Mr. Thompson, however, did not look up my technical papers and therefore jumped to a wrong conclusion. That’s a bit like the people who read Einstein’s layman-level book on relativity and then criticize his theory --- without reading his technical articles!

What I find most interesting about this is the level of scholarship reflected by anticreationists and theistic evolutionists. Mr. Thompson fails to do his homework or to consult me on the matter. Then Glen Morton relays the poor research, apparently without careful investigation, even though he was at the 1986 ICC and probably still has the proceedings which would clarify the issue. Finally, Professor Schimmrich, you not only swallow the poor scholarship whole, but then you accuse me of dishonesty:

“Doesn’t Humphreys appear to be deliberately misrepresenting scientific data in this, rather clearcut, example? Is this a way for a Christian scientist (Humphreys has a Ph.D. in physics and can not claim ignorance) to behave?”

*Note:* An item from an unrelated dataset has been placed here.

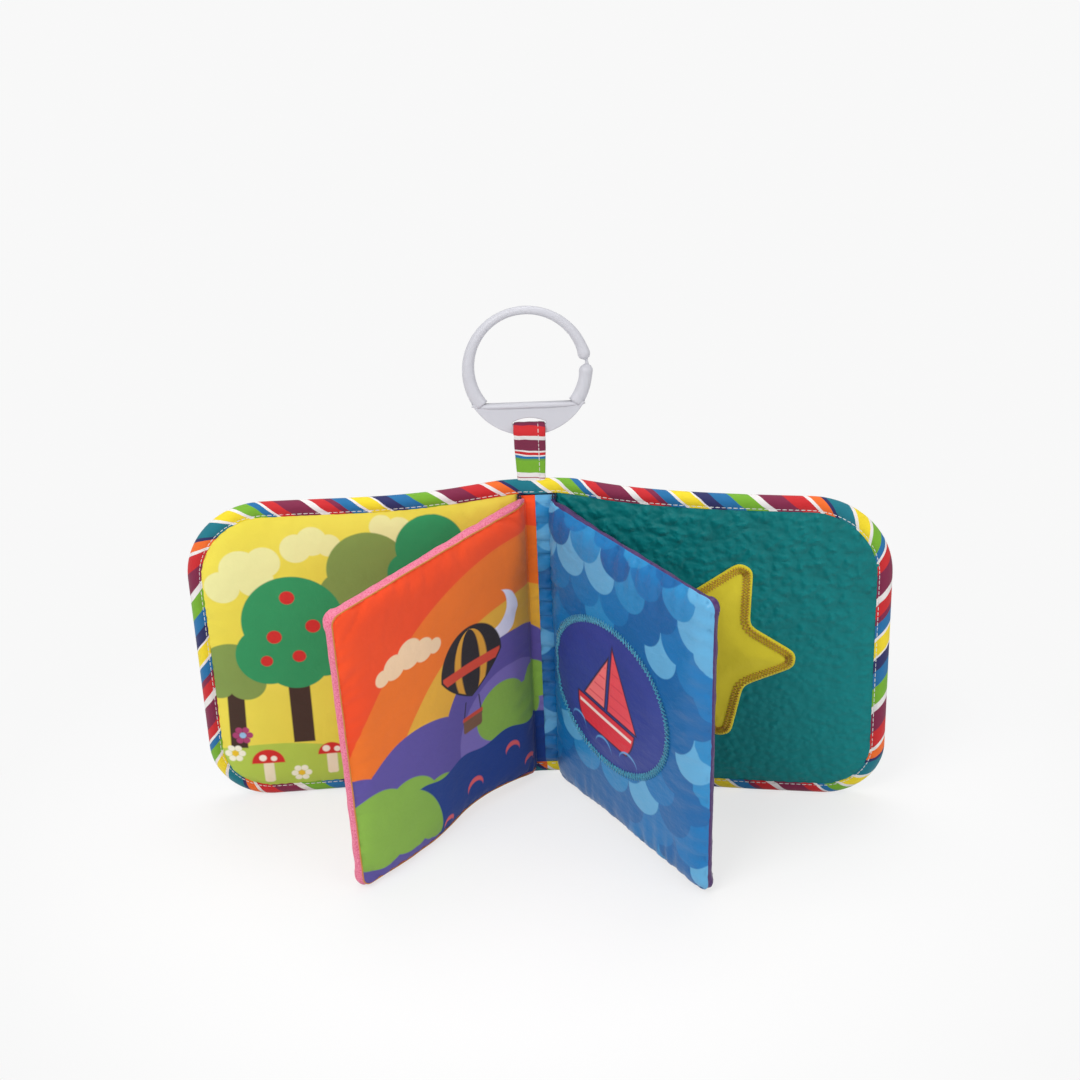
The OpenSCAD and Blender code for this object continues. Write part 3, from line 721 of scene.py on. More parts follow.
def embossed(name, rgb):
    """Teal plush pressed with small uneven pebbles, with painted shade in the hollows between them."""
    k = Look(name, rough=0.55, sheen=0.0, specular=0.20)
    p = k.plan()
    x, y, _ = k.split(p)
    warp = k.noise(p, 0.16, 2.0)
    q = k.join(k.scale(warp, 5.0, x), k.scale(warp, -4.0, y))
    pebbles = k.add("ShaderNodeTexVoronoi", feature="SMOOTH_F1")
    k.put(pebbles.inputs["Vector"], q)
    pebbles.inputs["Scale"].default_value = 0.20
    pebbles.inputs["Smoothness"].default_value = 0.6
    small = k.add("ShaderNodeTexVoronoi", feature="SMOOTH_F1")
    k.put(small.inputs["Vector"], k.join(k.times(x, 0.8), y))
    small.inputs["Scale"].default_value = 0.36
    small.inputs["Smoothness"].default_value = 0.5
    calm = k.scale(y, 0.012, -0.75, clamp=True)
    big = k.times(pebbles.outputs["Distance"], k.scale(calm, 1.0, 0.45))
    height = k.plus(big, k.times(small.outputs["Distance"], 0.4))
    height = k.times(height, -1.0)
    # Painted shade: the colour turns darker in the hollows between the pebbles, where the bump sinks.
    valley_shade = k.scale(height, -0.5, 0.1, clamp=True)
    c = k.mix(valley_shade, linear(rgb), linear(darker(rgb, 0.75)))
    c = tinted(k, c, p, 0.14, 0.03)
    fine = k.bump(k.noise(p, 2.2, 2.0, 0.6), 0.08, 0.5)
    return k.finish(c, k.bump(height, 2.0, 0.85, fine))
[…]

Well, Prof. Schimmrich, I ask you: Are you a Christian? Are you a scientist? Is the above the right way for you to behave? (1) If you agree that you have erred, then the best way to prove that you are a Christian man of integrity is to tell Glen Morton (I don’t have his address) and immediately publish a retraction to all people involved. An apology would be nice, too. (2) If you do not agree that you have erred, please explain your position to me.

I have not sent anyone else a copy of this, in order to give you room to do the right thing. In the name of Jesus Christ, I urge you to do so.